The second major risk involves properties based on possessory rights, rather than a registered title. This is common in some rural and coastal areas. Possessory rights are a form of ownership based on continuous occupation and use, but converting them to a full registered title can be complex and uncertain. A seller’s lawyer may downplay these complexities, while a buyer’s independent counsel will often advise extreme caution or recommend against the purchase altogether.
“Properties with possessory rights can be significantly cheaper, but that lower price reflects the higher legal risk,” cautioned a real estate attorney with two decades of experience. “An independent lawyer will explain the lengthy and uncertain process of titling that land. They will investigate if there are competing claims or if the land is even eligible for titling. This advice is invaluable.” [Translated from Spanish]
These hidden hazards underscore why an attorney acting solely for the buyer is not a luxury. They provide the necessary scrutiny that the system itself does not automatically furnish.
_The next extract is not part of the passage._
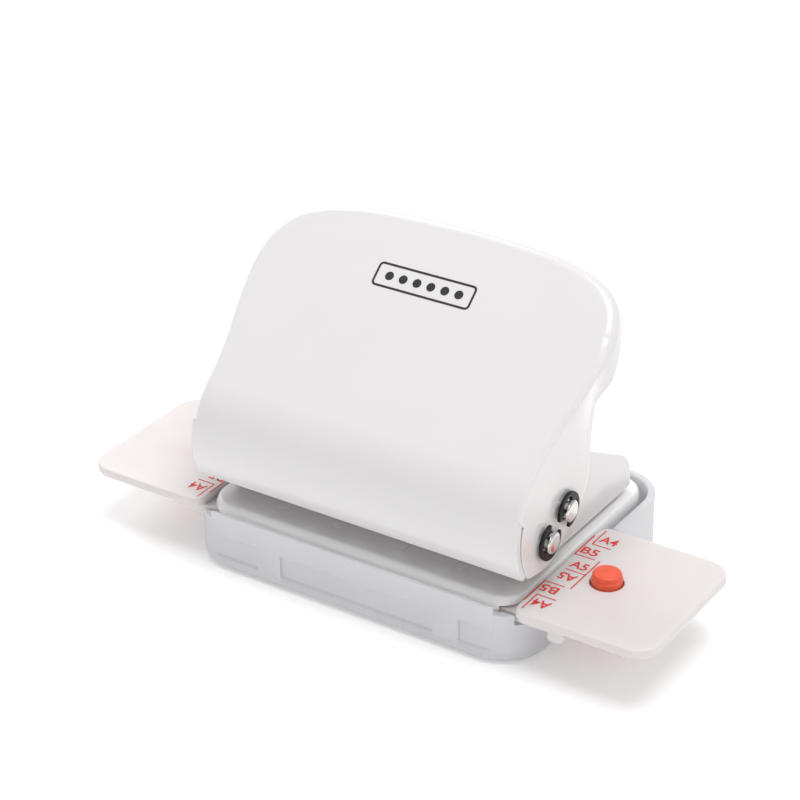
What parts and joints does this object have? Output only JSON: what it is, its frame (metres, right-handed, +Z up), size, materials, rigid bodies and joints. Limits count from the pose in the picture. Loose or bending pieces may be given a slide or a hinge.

While some expatriates initially balk at legal fees, the costs are structured and often comparable to closing costs in other markets. The regulated fee schedule provides transparency. When viewed as a necessary insurance policy against catastrophic loss, the investment in independent legal counsel is reasonable. It is the fundamental cost of securing property ownership in a jurisdiction where the professional integrity of the attorney forms the backbone of transactional security.